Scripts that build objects
☆ ☆ ☆ ☆ ☆ ☆ ☆

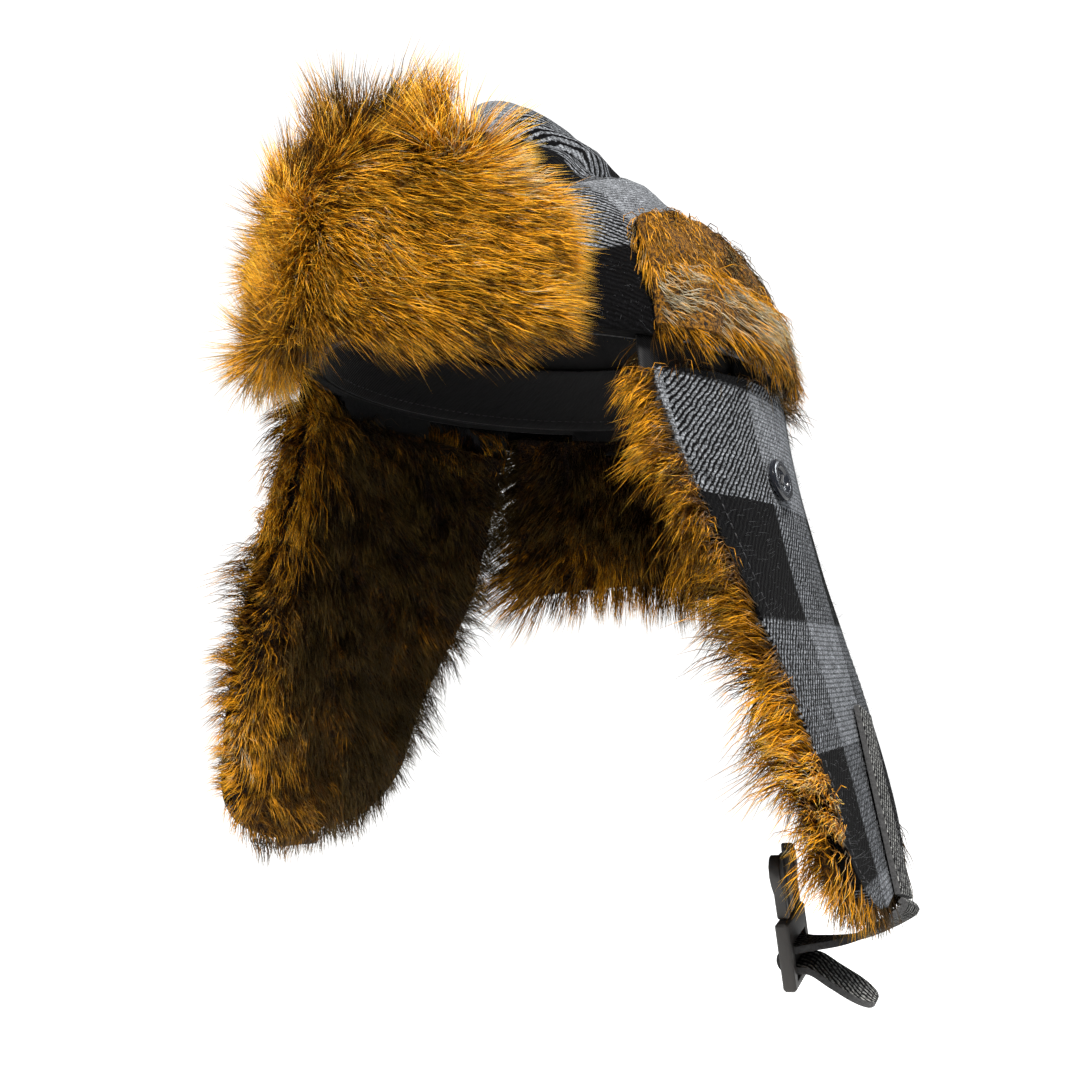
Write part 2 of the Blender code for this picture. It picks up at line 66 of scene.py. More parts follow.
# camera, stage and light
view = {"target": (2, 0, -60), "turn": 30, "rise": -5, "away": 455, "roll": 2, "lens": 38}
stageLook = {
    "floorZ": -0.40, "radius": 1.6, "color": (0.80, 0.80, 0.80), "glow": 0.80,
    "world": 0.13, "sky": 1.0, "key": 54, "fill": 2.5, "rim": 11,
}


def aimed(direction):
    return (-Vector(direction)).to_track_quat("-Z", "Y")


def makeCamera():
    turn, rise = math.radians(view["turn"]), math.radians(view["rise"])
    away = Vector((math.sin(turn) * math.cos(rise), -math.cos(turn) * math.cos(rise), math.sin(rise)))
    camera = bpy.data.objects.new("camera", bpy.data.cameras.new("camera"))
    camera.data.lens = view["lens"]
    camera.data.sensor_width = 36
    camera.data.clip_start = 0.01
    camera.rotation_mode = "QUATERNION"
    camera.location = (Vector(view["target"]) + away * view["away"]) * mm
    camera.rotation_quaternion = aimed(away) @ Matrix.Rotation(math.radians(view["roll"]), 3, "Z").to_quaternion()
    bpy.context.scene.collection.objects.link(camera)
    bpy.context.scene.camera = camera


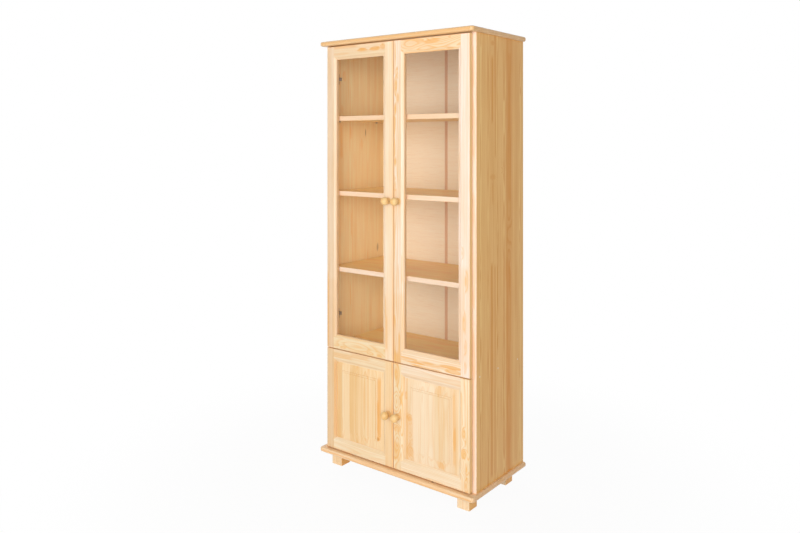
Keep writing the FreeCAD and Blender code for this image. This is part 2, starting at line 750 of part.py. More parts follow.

☆ ☆ ☆ ☆ ☆ ☆ ☆

> _The exercise_:
Quote all the records. Keep every word exact.

> _Expected answer_:
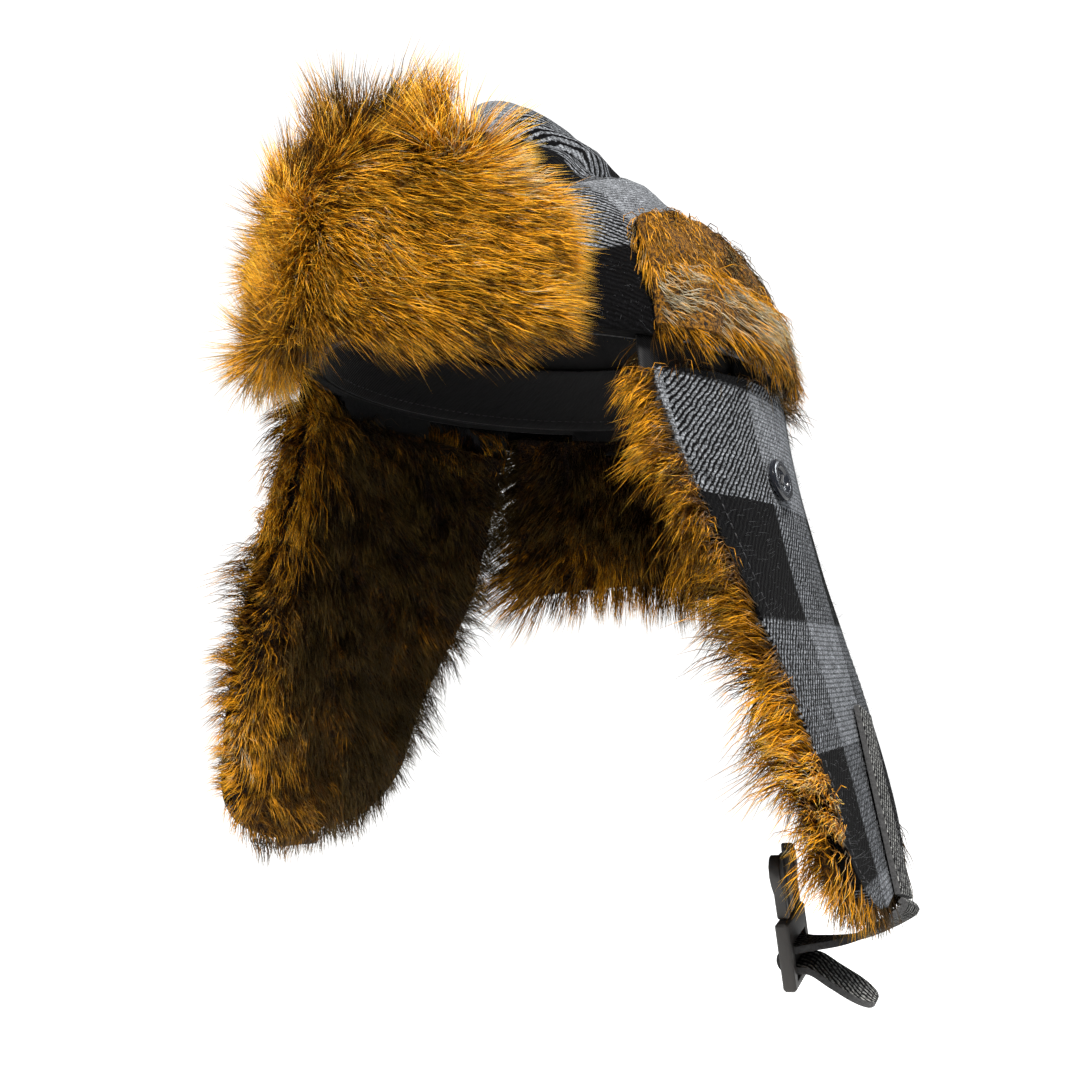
Write part 2 of the Blender code for this picture. It picks up at line 66 of scene.py. More parts follow.
# camera, stage and light
view = {"target": (2, 0, -60), "turn": 30, "rise": -5, "away": 455, "roll": 2, "lens": 38}
stageLook = {
    "floorZ": -0.40, "radius": 1.6, "color": (0.80, 0.80, 0.80), "glow": 0.80,
    "world": 0.13, "sky": 1.0, "key": 54, "fill": 2.5, "rim": 11,
}


def aimed(direction):
    return (-Vector(direction)).to_track_quat("-Z", "Y")


def makeCamera():
    turn, rise = math.radians(view["turn"]), math.radians(view["rise"])
    away = Vector((math.sin(turn) * math.cos(rise), -math.cos(turn) * math.cos(rise), math.sin(rise)))
    camera = bpy.data.objects.new("camera", bpy.data.cameras.new("camera"))
    camera.data.lens = view["lens"]
    camera.data.sensor_width = 36
    camera.data.clip_start = 0.01
    camera.rotation_mode = "QUATERNION"
    camera.location = (Vector(view["target"]) + away * view["away"]) * mm
    camera.rotation_quaternion = aimed(away) @ Matrix.Rotation(math.radians(view["roll"]), 3, "Z").to_quaternion()
    bpy.context.scene.collection.objects.link(camera)
    bpy.context.scene.camera = camera


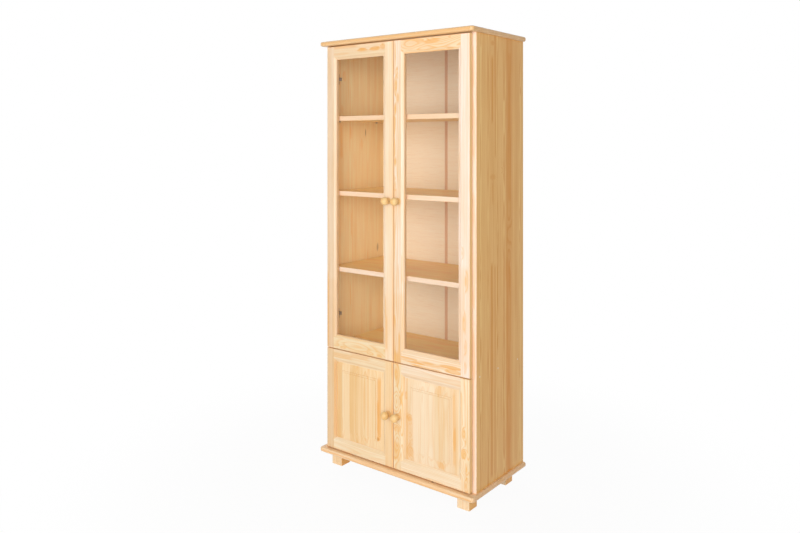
Keep writing the FreeCAD and Blender code for this image. This is part 2, starting at line 750 of part.py. More parts follow.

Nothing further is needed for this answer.